# 1950's Craftsman floor model TS... I need input on what colors to paint it.



## jlasersmith (Jul 5, 2012)

Sorry if this is the wrong forum. I have a 1950's Craftsman table saw that was given to me by my future wifes family. It has been sitting in a shed for the past 20 years or so. The last person to own it had painted it with house paint. I have been slowly scraping it down to bare metal and am almost done. Santa was nice enough to bring me a HVLP spray gun for xmas which I will use to paint the saw.

I am having a hard time deciding what to do for a finish. Would it be wrong of me to paint it something other than the original color? Originally it was greenish-grey. I am open to suggestions for other color schemes. My first thought was to go with black and red… but someone already makes saws in those colors. 
Jeremy


----------



## DIYaholic (Jan 28, 2011)

Personally I would go with as close to original paint color as possible. That of course is an opinion and everyone has a different one.

Good luck on the rehab.

Oh, BTW: NO pictures…..
It DIDN'T happen!!!


----------



## JoeinGa (Nov 26, 2012)

Unless you plan on getting rid of it, paint it so that it pleases *YOU*. You're the one that'll hafta live with it. If the original colors dont thrill you.. Might consider 2 shades of gray. (one very light, and one very dark for contrast)


----------



## jlasersmith (Jul 5, 2012)

Thanks for the input guys. I will post pics today if i get time. I do plan on keeping this saw for a very long time so I would love to make it my own. I find the original color scheme boring and uninspirational. I want to try adding some color to my shop.

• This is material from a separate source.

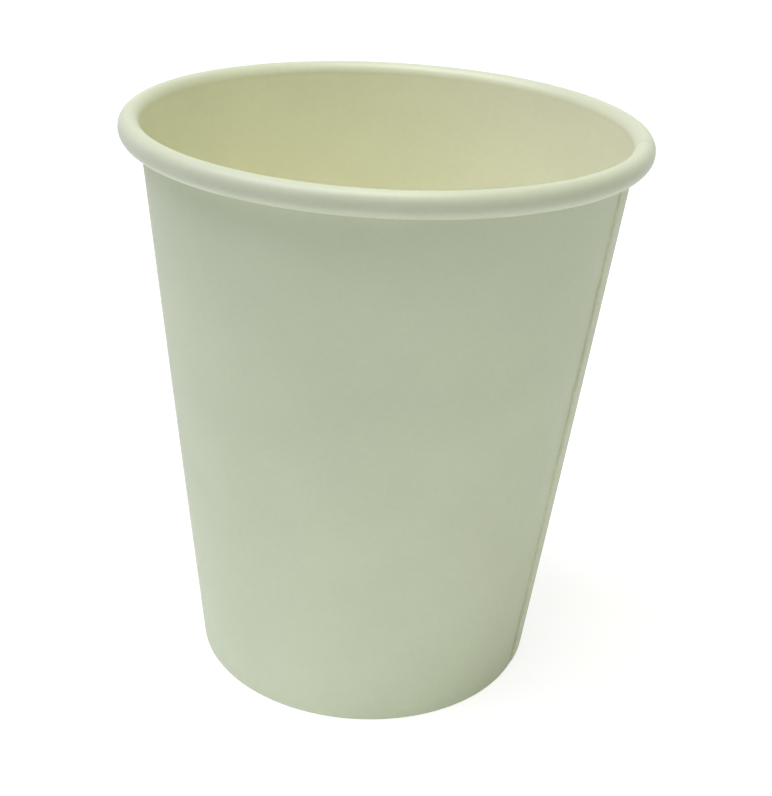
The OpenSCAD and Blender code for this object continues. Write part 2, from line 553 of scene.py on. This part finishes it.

I also have a small 8in 1950's Cman TS, a large 1950's Cman bandsaw, and 1950's Cman lathe that will be getting painted. (maybe not the 8in because it is in phenomenal shape)

Jeremy


----------



## BrandonW (Apr 27, 2010)

I agree with Joe-- go for a color that you like. I don't think there's a huge collector's market for the saw and if you plan on keeping it for awhile, why not enjoy the color you choose. Personally, I'd like to see someone paint some nice flames on their TS.


----------



## jlasersmith (Jul 5, 2012)




----------



## jlasersmith (Jul 5, 2012)

I finished painting everything last night. It looks a little orange but it is red. I got most of the saw put back together and then found a few more pieces that I had forgot to paint. Today I plan on finishing up the last few bits of painting and if I have time I am gonna go and get new link belts for it and a temporary switch (I am getting this sometime this week.) so I can begin squaring the the thing up.


----------



## Dusty56 (Apr 20, 2008)

Your shop , your equipment , your choice : )
I just rebuilt an old 8"jointer that was originally elephant gray and takes up a lot of real estate in my shop. 
I was also going to try to keep it original , but opted to please myself and brightened my shop in the process.
The color I chose was from Krylon and is almost identical to all of the JET equipment that I own : )


----------



## jlasersmith (Jul 5, 2012)

That turned out very nice. I like the idea of having brighter color in the shop. I am tired of machine grey. why shouldn't the tools and machines be an inspiration.


----------



## Dusty56 (Apr 20, 2008)

Thank you . My son powder coated the pork chop for me at his job. I've run a lot of stock through it and there isn't even a scratch on the pork chop. : )


----------



## jlasersmith (Jul 5, 2012)

O how I wish I had access to free/cheap powder coating!


----------



## Dusty56 (Apr 20, 2008)

LOL , He offered to do the whole machine , but I didn't want him to get in trouble with his boss.


----------



## DonBroussard (Mar 27, 2012)

@jlasersmith-Nice paint job on the TS! The black and red look perfect on the Craftsman.


----------



## RiverWood (Nov 4, 2010)

I have one of the 50's models that I painted light gray, not happy with it. gonna redo. Here is a link that will get you in the right are for some ideas http://vintagemachinery.org/photoindex/detail.aspx?id=12647

oops, just realized you already painted it, good job


----------



## DIYaholic (Jan 28, 2011)

jlasersmith,
Yup, the red & black look quite appropriate on the Craftsman TS! Well done.

Dusty,
I think you did well….
not that MY opinion matters!!!


----------



## Smitty_Cabinetshop (Mar 26, 2011)

Nice choice, great job!


----------



## jlasersmith (Jul 5, 2012)

Thank you everyone. My next project is gonna be a 1950's "alien" craftsman planer that I got for $20 at an estate sale. I also have a 1950's craftsman bandsaw that I may paint to match.


----------



## Dusty56 (Apr 20, 2008)

LOL, *Randy*...you know your opinion does matter to me , and I thank you for it : )


----------



## doyoulikegumwood (Jun 21, 2007)

looks good wanna do mine next lol


----------